▸ What you should do
Repeat the line that contains "Recreate this object", the line that contains "of combed frosting.", and all lines between them, exactly and with no other lines.

▸ Exercise inputs
§

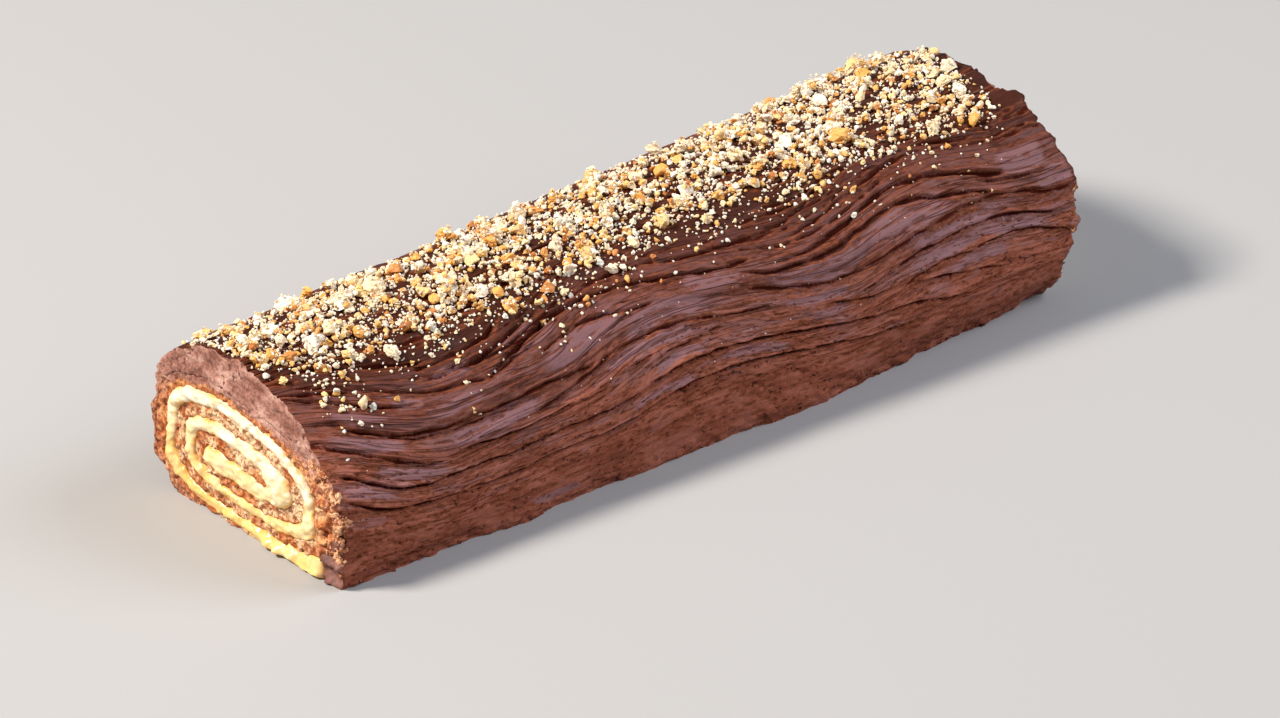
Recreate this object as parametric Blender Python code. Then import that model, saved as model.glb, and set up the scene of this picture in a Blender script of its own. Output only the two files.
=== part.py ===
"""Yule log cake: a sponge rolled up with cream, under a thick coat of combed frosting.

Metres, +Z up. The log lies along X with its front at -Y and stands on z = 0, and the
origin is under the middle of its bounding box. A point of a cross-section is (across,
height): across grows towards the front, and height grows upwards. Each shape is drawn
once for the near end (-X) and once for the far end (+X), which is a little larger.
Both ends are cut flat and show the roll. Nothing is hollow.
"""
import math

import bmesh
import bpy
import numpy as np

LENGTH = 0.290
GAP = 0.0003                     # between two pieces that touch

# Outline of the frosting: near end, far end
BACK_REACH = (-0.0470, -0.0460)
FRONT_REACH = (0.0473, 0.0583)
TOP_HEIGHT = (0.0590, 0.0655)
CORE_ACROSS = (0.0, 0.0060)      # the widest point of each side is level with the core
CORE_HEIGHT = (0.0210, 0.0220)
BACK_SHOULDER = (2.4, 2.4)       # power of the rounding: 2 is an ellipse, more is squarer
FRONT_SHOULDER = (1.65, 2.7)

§

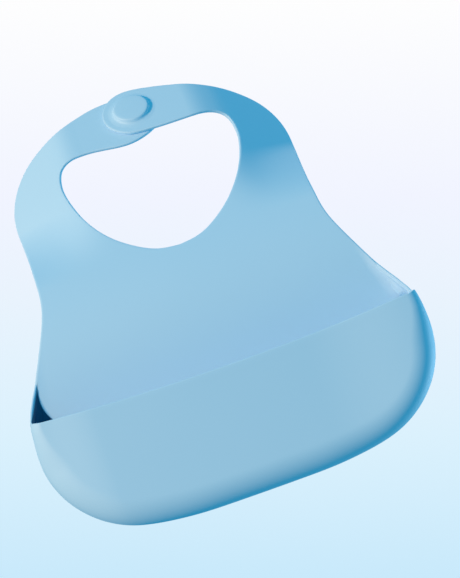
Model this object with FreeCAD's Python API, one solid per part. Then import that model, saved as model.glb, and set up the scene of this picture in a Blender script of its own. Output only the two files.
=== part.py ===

§

▸ Solution for this exercise
Recreate this object as parametric Blender Python code. Then import that model, saved as model.glb, and set up the scene of this picture in a Blender script of its own. Output only the two files.
=== part.py ===
"""Yule log cake: a sponge rolled up with cream, under a thick coat of combed frosting.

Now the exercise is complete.